Our societies try to externalize those changes. Although that has been a successful strategy for a couple of centuries, that has led to our highly technology-dependent world, the chances are that approach will ultimately hit a snag because the problems facing us cannot be dealt in the time-frame available to us. Indeed, it often seems to me that we will not have the time needed for successful scientific capacity-building and knowledge development on the interface between the environmental sciences and the social sciences that will be essential to solving the environmental problems of the generation that is currently in school.
2 Programme initiated in 1992, with the support of DG Research of the European Union (as part of the “Climate and natural hazards” topic, under RTD Framework III), addressing our “Understanding of Natural and Anthropogenic Causes of Desertification and Land Degradation in the Mediterranean Basin” (contracts ENV5V-CT91–0021, ERBEV5V-CT91–0021, EV5V-CT94–0486), and continued until 2000 under RTD Framework IV (contract ENV4-CT95–0159).

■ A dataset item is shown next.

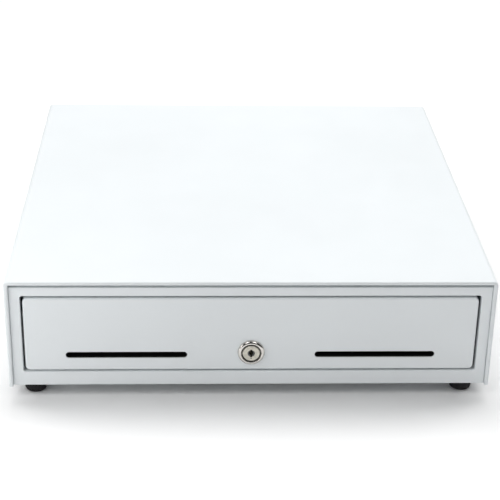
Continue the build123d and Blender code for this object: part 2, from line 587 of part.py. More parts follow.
# the lever is drawn as it holds the striker, on a plane turned by the release angle about its pivot
release = radians(RELEASE_ANGLE)
lever_plane = Plane(origin=(*PIVOT, LEVER_LOW), x_dir=(cos(release), sin(release), 0), z_dir=(0, 0, 1))
nose_x, nose_front = -3.5 - PIVOT[0], STRIKER_Y - 7.5 - PIVOT[1]
nose_back = STRIKER_Y - STRIKER_RADIUS - 0.5 - PIVOT[1]
with BuildPart() as lever:
    with BuildSketch(lever_plane) as outline:
        with BuildLine():
            Polyline(
                (nose_x, nose_back), (nose_x + 2, nose_front), (3, nose_front), (6, nose_front + 6), (6, 0),
                (-6, 0), (-6, nose_back), close=True,
            )
        make_face()
        Circle(6)
        Circle(PIVOT_RADIUS + FREE, mode=Mode.SUBTRACT)
        with Locations((-LINK_ARM * sin(half_turn), -LINK_ARM * cos(half_turn))):
            Circle(LINK_RADIUS + 0.35, mode=Mode.SUBTRACT)
    extrude(amount=LEVER_HIGH - LEVER_LOW)
finish(lever, "latch_hook")

SOLENOID_X, SOLENOID_LENGTH, SOLENOID_WIDE = 30.0, 40.0, 24.0
PLUNGER_RADIUS = 4.0
COIL_RADIUS = lever_mid - SHELF_TOP - 2.0
frame_far = SOLENOID_X + SOLENOID_LENGTH

with BuildPart() as solenoid_frame:
    y0, y1 = link_y - SOLENOID_WIDE / 2, link_y + SOLENOID_WIDE / 2
    block((SOLENOID_X, y0, SHELF_TOP), (frame_far, y1, SHELF_TOP + 2))
    for x in (SOLENOID_X, frame_far - 2):
        block((x, y0, SHELF_TOP), (x + 2, y1, SHELF_TOP + 24))
    with Locations((SOLENOID_X, link_y, lever_mid)):
        Cylinder(PLUNGER_RADIUS + 0.4, 8, rotation=(0, 90, 0), mode=Mode.SUBTRACT)
finish(solenoid_frame, "solenoid_frame")


def turned(x0, x1, radius, bore):
    """A ring about the solenoid's axis, from x0 to x1."""
    with Locations(((x0 + x1) / 2, link_y, lever_mid)):
        Cylinder(radius, x1 - x0, rotation=(0, 90, 0))
        Cylinder(bore, x1 - x0, rotation=(0, 90, 0), mode=Mode.SUBTRACT)


with BuildPart() as bobbin:
    turned(SOLENOID_X + 2, frame_far - 2, 5.5, 4.4)
    for x in (SOLENOID_X + 2, frame_far - 3.5):
        turned(x, x + 1.5, COIL_RADIUS, 4.4)
finish(bobbin, "solenoid_bobbin")

with BuildPart() as winding:
    turned(SOLENOID_X + 3.5, frame_far - 3.5, COIL_RADIUS - 0.6, 5.5)
finish(winding, "solenoid_winding")

with BuildPart() as plunger:
    far = link_x + 46
    with Locations(((link_x - 3 + far) / 2, link_y, lever_mid)):
        Cylinder(PLUNGER_RADIUS, far - link_x + 3, rotation=(0, 90, 0))
    block((link_x - 5, link_y - 6, LEVER_LOW - 0.3), (link_x + 12, link_y + 6, LEVER_HIGH + 0.3), Mode.SUBTRACT)
    with Locations((link_x, link_y, lever_mid)):
        Cylinder(LINK_RADIUS, 7)
finish(plunger, "solenoid_plunger")

SWITCH_X, SWITCH_Z, SWITCH_FACE = -50.0, 33.6, 168.5
with BuildPart() as switch_body:
    block((SWITCH_X - 10, SWITCH_FACE, SHELF_TOP), (SWITCH_X + 10, SWITCH_FACE + 10, SHELF_TOP + 10.4))
    fillet(switch_body.edges().filter_by(Axis.Y), 0.6)
    for x in (-6, 6):
        block((SWITCH_X + x - 1.5, SWITCH_FACE + 10, 31), (SWITCH_X + x + 1.5, SWITCH_FACE + 15, 31.6))
    with Locations((SWITCH_X, SWITCH_FACE + 2.5, SWITCH_Z)):
        Cylinder(1.6, 5.2, rotation=(90, 0, 0), mode=Mode.SUBTRACT)
finish(switch_body, "switch_body")

with BuildPart() as button:
    tip = TRAY_BACK + 0.4
    with Locations((SWITCH_X, (tip + SWITCH_FACE + 3) / 2, SWITCH_Z)):
        Cylinder(1.5, SWITCH_FACE + 3 - tip, rotation=(90, 0, 0))
    fillet(button.edges().sort_by(Axis.Y)[0], 0.6)
finish(button, "switch_button")

# ---------------------------------------------------------------- cable jack, lead and kick springs
JACK_FRONT = REAR_PLATE - 14.0          # inner end of the jack
with BuildPart() as jack:
    outer = REAR_PLATE + SHEET
    with Locations((JACK_X, (JACK_FRONT + outer) / 2, JACK_Z)):
        Box(JACK_WIDTH, outer - JACK_FRONT, JACK_TALL)
    with Locations((JACK_X, outer + 0.5, JACK_Z)):
        Box(JACK_WIDTH + 3, 1.0, JACK_TALL + 3)
    with Locations((JACK_X, outer - 4, JACK_Z + 0.8)):
        Box(9.8, 10.1, 6.8, mode=Mode.SUBTRACT)
    with Locations((JACK_X, outer - 4, JACK_Z - 3.4)):
        Box(3.4, 10.1, 2.2, mode=Mode.SUBTRACT)
finish(jack, "cable_jack")

LEAD_RADIUS = 1.25
lead_points = [
    Vector(JACK_X, JACK_FRONT, JACK_Z), Vector(JACK_X, JACK_FRONT - 12, JACK_Z),
    Vector(JACK_X - 9, 169.5, JACK_Z - 1.5), Vector(JACK_X - 27, 172, JACK_Z - 3),
    Vector(frame_far + 16, link_y, JACK_Z - 3), Vector(frame_far, link_y, JACK_Z - 3),
]
lead_radii = []
for before, corner, after in zip(lead_points, lead_points[1:], lead_points[2:]):
    turn = radians((corner - before).get_angle(after - corner))
    shorter = min((corner - before).length, (after - corner).length)
    lead_radii.append(0.45 * shorter / tan(turn / 2))
print("lead radii", [round(r, 1) for r in lead_radii])
with BuildPart() as lead:
    with BuildLine() as route:
        FilletPolyline(*lead_points, radius=lead_radii)
    with BuildSketch(Plane(origin=route.line @ 0, z_dir=route.line % 0)):
        Circle(LEAD_RADIUS)
    sweep()
finish(lead, "wire_lead")

SPRING_X, SPRING_Z, SPRING_RADIUS = 120.0, 66.0, 7.0
spring_places = [(s * SPRING_X, SPRING_Z) for s in (-1, 1)]
with BuildPart() as seats:
    with BuildSketch(across(REAR_PLATE)):
        with Locations(*spring_places):
            Circle(10)
    extrude(amount=3)
    with BuildSketch(across(REAR_PLATE - 3)):
        with Locations(*spring_places):
            Circle(4.5)
    extrude(amount=22)
finish(seats, "spring_seats")

with BuildPart() as kick_springs:
    with BuildSketch(across(REAR_PLATE - 3)):
        with Locations(*spring_places):
            Circle(SPRING_RADIUS)
            Circle(SPRING_RADIUS - 1.6, mode=Mode.SUBTRACT)
    extrude(amount=REAR_PLATE - 3 - TRAY_BACK - 0.3)
finish(kick_springs, "eject_springs")
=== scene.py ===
import json
from math import pi, radians

import bpy
from mathutils import Matrix, Vector


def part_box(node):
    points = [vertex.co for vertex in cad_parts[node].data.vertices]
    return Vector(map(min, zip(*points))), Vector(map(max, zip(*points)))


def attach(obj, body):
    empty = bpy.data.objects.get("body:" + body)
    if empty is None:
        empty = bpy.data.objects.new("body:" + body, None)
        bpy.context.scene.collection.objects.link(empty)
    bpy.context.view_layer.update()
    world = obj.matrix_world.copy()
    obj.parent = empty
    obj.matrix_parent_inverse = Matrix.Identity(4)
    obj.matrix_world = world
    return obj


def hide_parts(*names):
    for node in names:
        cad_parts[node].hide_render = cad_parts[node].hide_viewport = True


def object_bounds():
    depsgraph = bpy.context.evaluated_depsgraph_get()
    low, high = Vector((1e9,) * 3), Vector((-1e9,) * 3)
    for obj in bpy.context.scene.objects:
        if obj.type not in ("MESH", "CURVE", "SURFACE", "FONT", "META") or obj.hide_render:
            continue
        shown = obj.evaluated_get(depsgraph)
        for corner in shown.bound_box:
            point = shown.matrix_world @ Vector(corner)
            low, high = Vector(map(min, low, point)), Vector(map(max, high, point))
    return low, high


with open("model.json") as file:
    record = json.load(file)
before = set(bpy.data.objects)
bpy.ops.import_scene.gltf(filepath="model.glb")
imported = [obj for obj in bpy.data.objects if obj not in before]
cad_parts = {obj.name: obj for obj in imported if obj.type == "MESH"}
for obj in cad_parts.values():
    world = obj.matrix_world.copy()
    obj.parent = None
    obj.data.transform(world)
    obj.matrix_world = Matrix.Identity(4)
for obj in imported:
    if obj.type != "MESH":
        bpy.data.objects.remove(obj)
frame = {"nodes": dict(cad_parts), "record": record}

bl_info = {
    "name": "Cash drawer",
    "version": (1, 0, 0),
    "blender": (4, 5, 0),
    "location": "View3D > Sidebar > Cash drawer",
    "description": "Finishes and small fittings for the packed frame of a steel cash drawer",
    "category": "Add Mesh",
}

CAD_LOW, CAD_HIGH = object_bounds()
NODES = frame["nodes"]
MM = 0.001


def middle(node):
    """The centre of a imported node's box at rest."""
    low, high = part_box(node)
    return (low + high) / 2


LOCK_CENTRE = middle("lock_nut")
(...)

We would like to express our heartfelt gratitude to P. Balabanis, A. Liberatore and, notably, D. Peter for the trust they have accorded to our team.
3 For a more ample discussion of the results of the Ancient Rhône Valley part of the ARCHAEOMEDES project, the reader is referred to [26].
4 Later, the number of sample areas was increased to twelve, the period covered to 500 bc–present, and the number of sites to ca. 2000.
5 After appropriate statistical treatment, it was decided to determine the ‘immediate environment’ as the area within a 500-m radius, and the ‘surroundings’ as the area within a 2-km radius.
6 For this purpose, we projected the infrared signals of a Landsat TM image (indicating the health and density of the vegetation) on a SPOT Panchro image (to enhance the resolution). It is far from accurate, but the best we could do at the time.
7 Because Columella's categorization of soils is rather theoretical, we tested it against Pliny's use of these categories in association with different crops and other plants.
8 In this case an analyse factorielle des correspondances [3].